Title: Large-scale modelling of sparse kinase activity data
Description:
Protein kinases are a protein family that play an important role in several complex diseases such as cancer, cardiovascular and immunological diseases.
Kinases have conserved binding sites, which when targeted can lead to similar activities of inhibitors against different kinases.
This can be exploited to create multi-target drugs.
On the other hand, selectivity (lack of similar activities) is desirable in order to avoid toxicity issues.
There is a vast amount of kinase activity data in the public domain, which can be used in many different ways.
Multi-task machine learning models are expected to excel for these kinds of datasets because they can learn from implicit correlations between tasks (in this case activities against a variety of kinases).
However, multi-task modelling of sparse data poses two major challenges: (i) creating a balanced train-test split without data leakage and (ii) handling missing data.

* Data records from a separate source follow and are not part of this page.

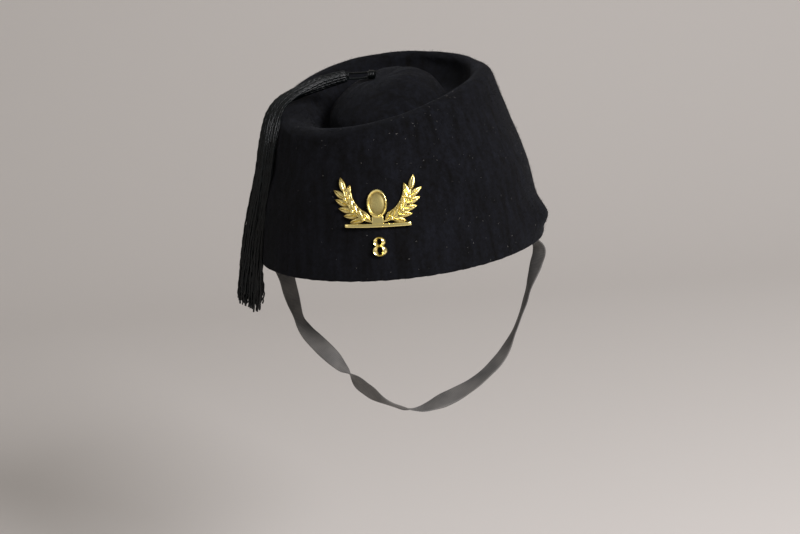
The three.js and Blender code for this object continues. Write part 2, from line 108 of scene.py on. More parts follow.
def smooth_curve(points: np.ndarray, along: np.ndarray, spacing: Spacing) -> np.ndarray:
    """Points on the Catmull-Rom curve through a list of points.

    Each span is the cubic that meets its two ends and takes its slopes there from the
    neighbours on both sides; past the two ends the list is mirrored through its end point.

    Args:
        points: (points, values).
        along: Places on the curve, 0 to 1, of any shape.
        spacing: How the parameter is spent.

    Returns:
        The curve's values, of the shape of along with the values last.
    """
    before, after = 2 * points[:1] - points[1:2], 2 * points[-1:] - points[-2:-1]
    padded = np.concatenate([before, points, after])
    place = np.clip(along, 0, 1) * (len(points) - 1)
    span = np.minimum(place.astype(int), len(points) - 2)
    w = (place - span)[..., None]
    p0, p1, p2, p3 = (padded[span + k] for k in range(4))
    if spacing is Spacing.EVEN:
        slope1, slope2 = (p2 - p0) / 2, (p3 - p1) / 2
    else:
        d0, d1, d2 = (np.sqrt(np.linalg.norm(b - a, axis=-1, keepdims=True))
                      for a, b in ((p0, p1), (p1, p2), (p2, p3)))
        slope1 = ((p1 - p0) / d0 - (p2 - p0) / (d0 + d1) + (p2 - p1) / d1) * d1
        slope2 = ((p2 - p1) / d1 - (p3 - p1) / (d1 + d2) + (p3 - p2) / d2) * d1
    bend = -3 * p1 + 3 * p2 - 2 * slope1 - slope2
    return p1 + w * (slope1 + w * (bend + w * (2 * p1 - 2 * p2 + slope1 + slope2)))


def unit(vectors: np.ndarray) -> np.ndarray:
    """Vectors of length one in the same directions.

    Args:
        vectors: Vectors along the last axis.

    Returns:
        The same array, with each vector of length one.
    """
    return vectors / np.maximum(np.linalg.norm(vectors, axis=-1, keepdims=True), 1e-12)


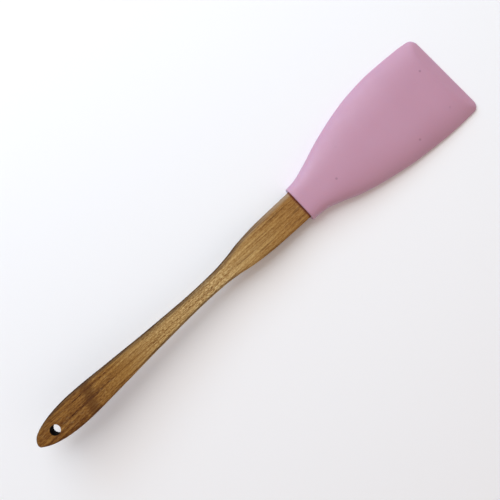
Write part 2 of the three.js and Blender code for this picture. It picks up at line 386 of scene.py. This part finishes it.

In this work, we construct a kinase benchmark set composed of two balanced splits without data leakage, using random and dissimilarity-driven cluster-based mechanisms, respectively.
This data set can be used for benchmarking and developing kinase activity prediction models.
Overall, the performance on the dissimilarity-driven cluster-based split is lower than on random splits based sets for all models, indicating poor generalizability of models.
Nevertheless, we show that multi-task deep learning models, on this very sparse dataset, outperform single-task deep learning and tree-based models.
Finally, we demonstrate that data imputation does not improve the performance of (multitask) models on this benchmark set.